- [TASK GOAL]:
Every line in the listing is to be echoed verbatim.

- [DATASET ROWS]:
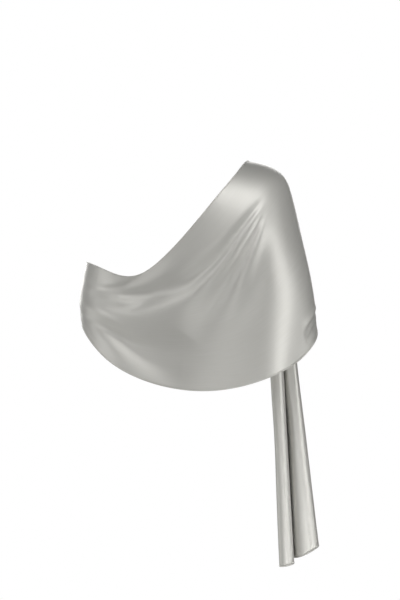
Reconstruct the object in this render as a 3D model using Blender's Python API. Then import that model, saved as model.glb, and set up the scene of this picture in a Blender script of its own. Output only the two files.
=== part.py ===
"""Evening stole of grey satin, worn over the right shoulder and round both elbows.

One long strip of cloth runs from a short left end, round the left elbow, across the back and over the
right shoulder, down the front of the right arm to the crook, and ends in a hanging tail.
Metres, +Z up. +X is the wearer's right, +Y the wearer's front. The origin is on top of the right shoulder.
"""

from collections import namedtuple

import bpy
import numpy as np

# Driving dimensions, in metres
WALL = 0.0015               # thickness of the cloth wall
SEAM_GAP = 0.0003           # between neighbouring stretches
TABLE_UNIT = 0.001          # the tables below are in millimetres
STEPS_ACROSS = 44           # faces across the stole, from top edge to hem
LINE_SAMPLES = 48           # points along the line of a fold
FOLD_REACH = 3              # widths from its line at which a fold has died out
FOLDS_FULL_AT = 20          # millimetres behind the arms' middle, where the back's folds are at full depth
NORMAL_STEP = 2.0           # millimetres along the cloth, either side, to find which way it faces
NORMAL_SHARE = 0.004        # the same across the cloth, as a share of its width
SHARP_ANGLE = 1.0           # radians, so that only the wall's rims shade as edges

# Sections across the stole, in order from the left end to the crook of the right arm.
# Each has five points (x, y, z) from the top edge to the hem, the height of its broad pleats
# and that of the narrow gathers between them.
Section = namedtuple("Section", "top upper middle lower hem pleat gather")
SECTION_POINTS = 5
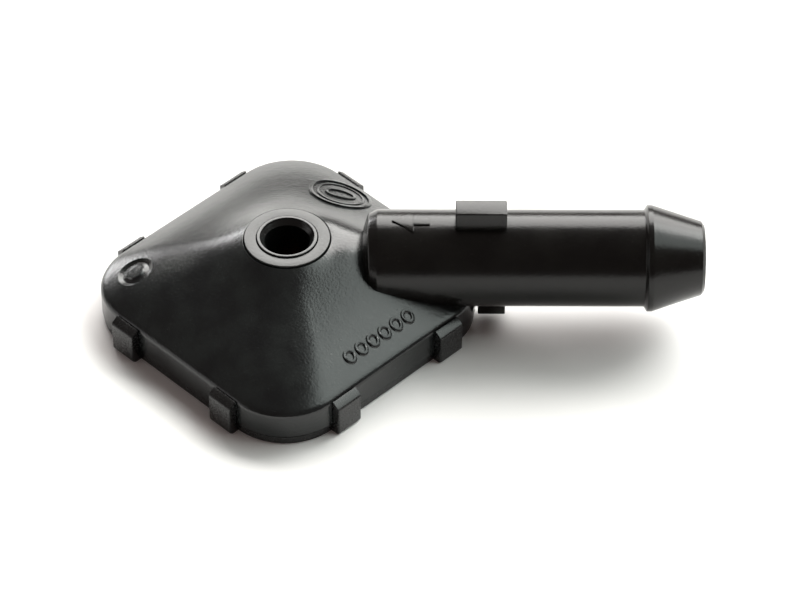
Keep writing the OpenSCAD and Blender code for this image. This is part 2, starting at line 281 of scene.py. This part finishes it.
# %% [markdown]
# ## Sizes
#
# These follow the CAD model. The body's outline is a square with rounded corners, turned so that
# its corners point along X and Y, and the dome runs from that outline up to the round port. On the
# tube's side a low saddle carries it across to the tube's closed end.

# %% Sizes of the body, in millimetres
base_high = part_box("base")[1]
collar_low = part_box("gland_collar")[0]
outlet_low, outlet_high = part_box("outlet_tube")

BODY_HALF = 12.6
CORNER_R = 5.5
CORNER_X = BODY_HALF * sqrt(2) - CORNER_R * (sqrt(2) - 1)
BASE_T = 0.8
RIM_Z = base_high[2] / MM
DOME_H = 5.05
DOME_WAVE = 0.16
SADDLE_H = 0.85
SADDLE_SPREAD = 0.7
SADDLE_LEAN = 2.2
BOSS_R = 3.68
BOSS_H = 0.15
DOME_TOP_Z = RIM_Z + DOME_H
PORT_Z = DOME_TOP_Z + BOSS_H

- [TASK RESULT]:
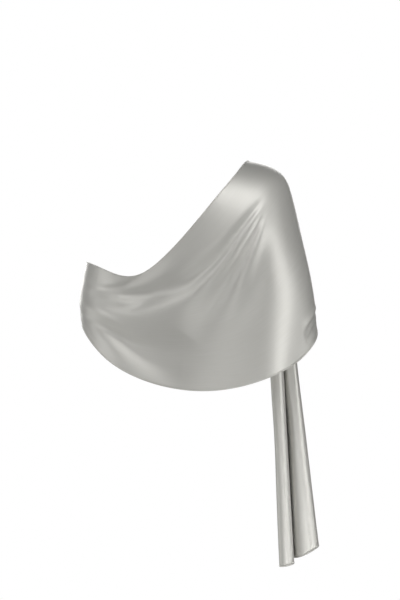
Reconstruct the object in this render as a 3D model using Blender's Python API. Then import that model, saved as model.glb, and set up the scene of this picture in a Blender script of its own. Output only the two files.
=== part.py ===
"""Evening stole of grey satin, worn over the right shoulder and round both elbows.

One long strip of cloth runs from a short left end, round the left elbow, across the back and over the
right shoulder, down the front of the right arm to the crook, and ends in a hanging tail.
Metres, +Z up. +X is the wearer's right, +Y the wearer's front. The origin is on top of the right shoulder.
"""

from collections import namedtuple

import bpy
import numpy as np

# Driving dimensions, in metres
WALL = 0.0015               # thickness of the cloth wall
SEAM_GAP = 0.0003           # between neighbouring stretches
TABLE_UNIT = 0.001          # the tables below are in millimetres
STEPS_ACROSS = 44           # faces across the stole, from top edge to hem
LINE_SAMPLES = 48           # points along the line of a fold
FOLD_REACH = 3              # widths from its line at which a fold has died out
FOLDS_FULL_AT = 20          # millimetres behind the arms' middle, where the back's folds are at full depth
NORMAL_STEP = 2.0           # millimetres along the cloth, either side, to find which way it faces
NORMAL_SHARE = 0.004        # the same across the cloth, as a share of its width
SHARP_ANGLE = 1.0           # radians, so that only the wall's rims shade as edges

# Sections across the stole, in order from the left end to the crook of the right arm.
# Each has five points (x, y, z) from the top edge to the hem, the height of its broad pleats
# and that of the narrow gathers between them.
Section = namedtuple("Section", "top upper middle lower hem pleat gather")
SECTION_POINTS = 5
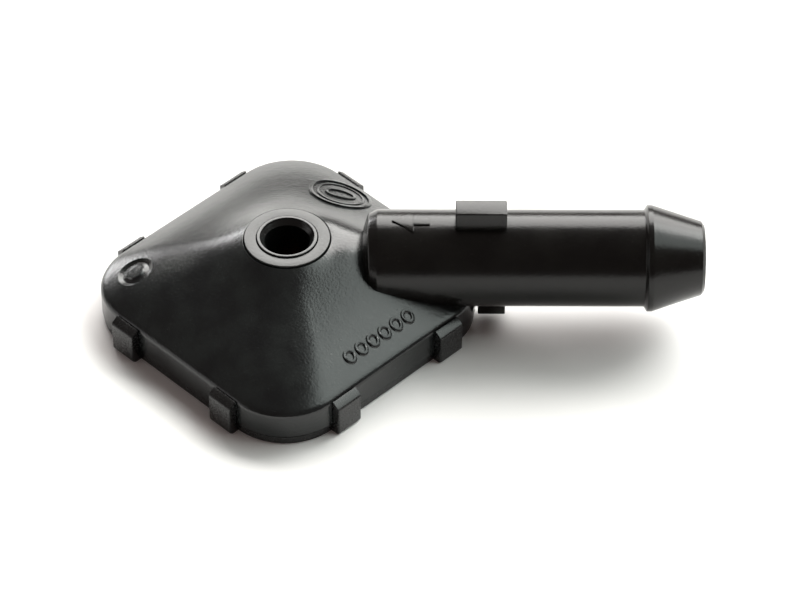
Keep writing the OpenSCAD and Blender code for this image. This is part 2, starting at line 281 of scene.py. This part finishes it.
# %% [markdown]
# ## Sizes
#
# These follow the CAD model. The body's outline is a square with rounded corners, turned so that
# its corners point along X and Y, and the dome runs from that outline up to the round port. On the
# tube's side a low saddle carries it across to the tube's closed end.

# %% Sizes of the body, in millimetres
base_high = part_box("base")[1]
collar_low = part_box("gland_collar")[0]
outlet_low, outlet_high = part_box("outlet_tube")

BODY_HALF = 12.6
CORNER_R = 5.5
CORNER_X = BODY_HALF * sqrt(2) - CORNER_R * (sqrt(2) - 1)
BASE_T = 0.8
RIM_Z = base_high[2] / MM
DOME_H = 5.05
DOME_WAVE = 0.16
SADDLE_H = 0.85
SADDLE_SPREAD = 0.7
SADDLE_LEAN = 2.2
BOSS_R = 3.68
BOSS_H = 0.15
DOME_TOP_Z = RIM_Z + DOME_H
PORT_Z = DOME_TOP_Z + BOSS_H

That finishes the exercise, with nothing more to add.